The grant-funded junior high program, for example, includes two weeks at the ELC, during which students study land-based ecology and develop scientific research projects. They then attend a yearlong class at Murray Middle School in St. Paul, according to Kim Swanson, Wolf Ridge’s summer academic program coordinator.

The high school program, also funded by grants, guides students through a three- week study of freshwater ecology and environmental ethics. This course also involves the development of scientific research and ongoing exploration at selected Duluth and Minneapolis high schools.

“Most of these students also participate in an afterschool program which meets weekly for the second half of the school year,” Swanson said.

There is also a four-week program open to anyone. Swanson said it mirrors the three-week program, but is more in-depth, with a variety of additional activities offered.

“We include some additional adventure education opportunities like kayaking in Lake Superior and outdoor rock climbing, as well as a more extended hiking trip on the Superior Hiking Trail,” Swanson said. “The meat of the program is to get kids involved in hands-on science projects that may lead to potential career or advanced educational opportunities.”

Swanson noted that students soon discover that the natural sciences are interconnected with technology, engineering and math in many ways.

“They actually become a scientist through creating their own research project and following it through to completion,” she said.

As they work, they use a variety of technologies to collect data, graph the results and interpret their findings through a presentation to the rest of their camp cohorts, instructors and college grad students.

Despite the rigorous curriculum, the programs draw students with diversified backgrounds from Silver Bay to Hawaii. In order to participate, students must demonstrate the desire and ability to complete the course.

Swanson described some of the projects the students tackle as “comprehensive. The high school class conducts a full analysis of Sawmill Creek, which runs through the Wolf Ridge property.”

Students must collect data on dissolved oxygen, Ph, flow rates and must map the stream, and the work doesn’t stop there. The Department of Natural Resources Fisheries Division allows the students to assist in electro-shocking to obtain a fish population assessment. The data is collected, compiled and their findings must be communicated in a public speaking forum.

Other examples of course work involve land-based studies, including forestry and wildlife applications. According to Swanson, the junior high students use forestry tools to obtain core samples of trees to determine age, take soil samples, conduct small mammal sampling and other plant and animal species identification.
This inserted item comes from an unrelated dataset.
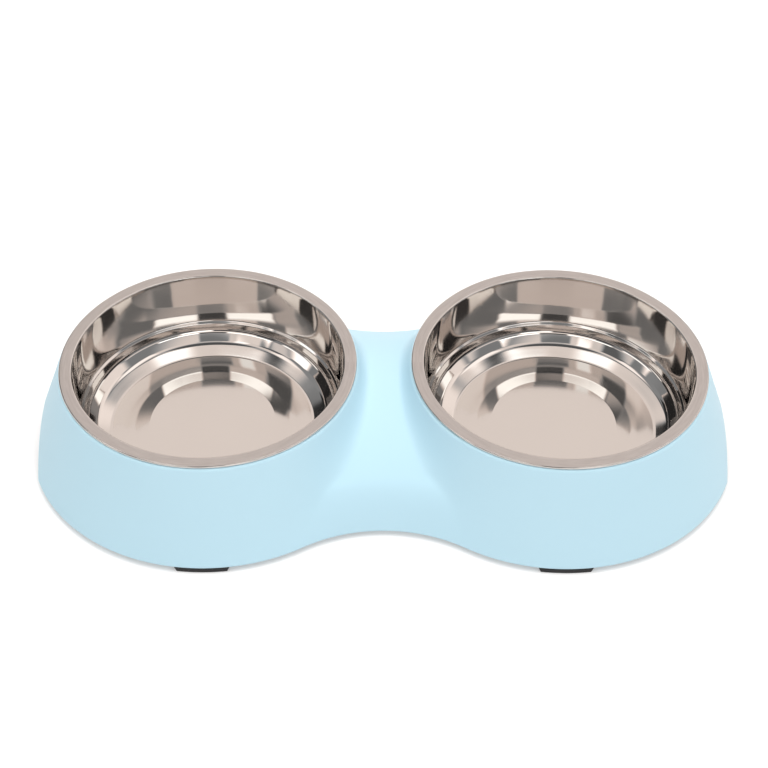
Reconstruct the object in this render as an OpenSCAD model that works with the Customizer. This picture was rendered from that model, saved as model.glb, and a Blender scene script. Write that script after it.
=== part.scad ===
// Double pet bowl: two drawn steel bowls that hang by their rims in one moulded stand,
// which rests on four rubber feet. Z is up and the feet stand on z = 0.
// The length runs along X, and the two long sides face -Y and +Y.

/* [Bowls] */
// Outside diameter of a bowl's rim
rim_d = 160; // [130:1:190]
// Gap between the two rims
rim_gap = 29.3; // [22:0.1:60]
// Width of the flange, from the rim's edge to the inside of the wall
flange_w = 7; // [6:0.1:10]
// Inside depth of a bowl, from its rim to its floor
bowl_depth = 45.5; // [40:0.5:50]
// Thickness of the steel sheet
steel_t = 0.7; // [0.5:0.1:1]
// Width of the hem that is folded under the flange
hem_w = 3; // [2:0.1:4]
// Height of the folded hem, from the flange's top to the seat
hem_h = 1.6; // [1.4:0.1:2.4]
// Inward draft of the upper wall
wall_draft = 1.8; // [0.5:0.1:3]
// Height of the band between the floor and the step in the wall
step_h = 14; // [11:0.5:18]
// Inward width of the step in the wall
step_w = 1.4; // [0.8:0.1:2.5]
// Inward reach of the curve between the wall and the floor
corner_w = 12.5; // [8:0.5:18]
// Width of the flat ring round the floor
floor_ring_w = 13.1; // [8:0.1:16]
// How far that ring sags between its two edges
ring_sag = 0.3; // [0.1:0.1:0.8]
// Width of the sloping ring inside it, round the pressed disc
disc_slope_w = 8.2; // [4:0.2:10]
// How far the pressed disc stands above the ring
disc_rise = 1; // [0.4:0.1:2]
// How far the disc's middle lies below its edge
disc_dish = 0.5; // [0:0.1:1]

/* [Stand] */
// Height of the seats above the stand's bottom edge
seat_h = 53.5; // [50:0.5:70]
// How far the top of the wall stands outside the rim
rim_cover = 0.5; // [0:0.1:2]
// How far the wall leans out from the seat down to the bottom edge
wall_flare = 19.5; // [12:0.5:26]
// Thickness of the moulded wall
wall_t = 2.5; // [2:0.1:3.5]
// How far the waist is drawn in from the full depth, on each side
waist_in = 26.8; // [18:0.2:34]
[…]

“They discover what soil properties are required for certain plant life and how this affects animal life,” she said.

Smerud noted that educators often refer to this type of learning as inquiry based learning.

“The students are actually put in a situation where they must decide what it is they want to know; asking questions is the precursor to problem solving,” he said, noting students must create their own hypothesis and utilize science, technology, engineering and math to develop a deeper understanding and analyze their findings.

“They become scientists,” Smerud said.

Because the program is accredited and students can earn credits toward their graduation, Wolf Ridge has requirements in place for the successful completion of the program. According to Swanson, several different components of the program are graded.

“They must complete a scientific project and poster, they have required readings and participation, and they must complete a two-page environmental ethics paper,” Swanson said.

By all accounts, the program is a hit with students and their teachers.

“If you can measure the effect of the experience in tears; there was not one dry eye when it was time to come back home,” said Murray Middle School science teacher, Timothy Chase, who credited U.S. Forest Service grants for making the program possible for many kids who might not otherwise be able to attend.

“These grants allow some students to experience life outside of the city for the first time. For some it’s their night away from the city lights,” Chase said, and now having had the opportunity, several of his students have expressed a desire to become educators at Wolf Ridge someday.

In addition to the USFS grants, Smerud said that the program has garnered attention and contributions from corporate heavy-hitters foundations like Medtronic, Boston Scientific, H.B. Fuller, and Cliffs Natural Resources that see it as an investment in a future workforce.

“These large corporations are seeing students going into science that is purely technology based. They are motivated by this hands-on research learning endeavor for potential future employees,” he said.

It’s a win for students, a win for corporations that rely on bright, creative employees, and it’s a win for the nation, which according to the U.S. Department of Education, has taken a back seat (25th in math and 17th in science) to many other countries in recent years. With the STEM program, however, students can dream of the future and build a bridge to get there.

The STEM program is also capturing the attention of increasing numbers of school administrators and teachers. Smerud said, “The STEM program at Wolf Ridge is designed to reverse this trend and renew an interest in the scientific field.”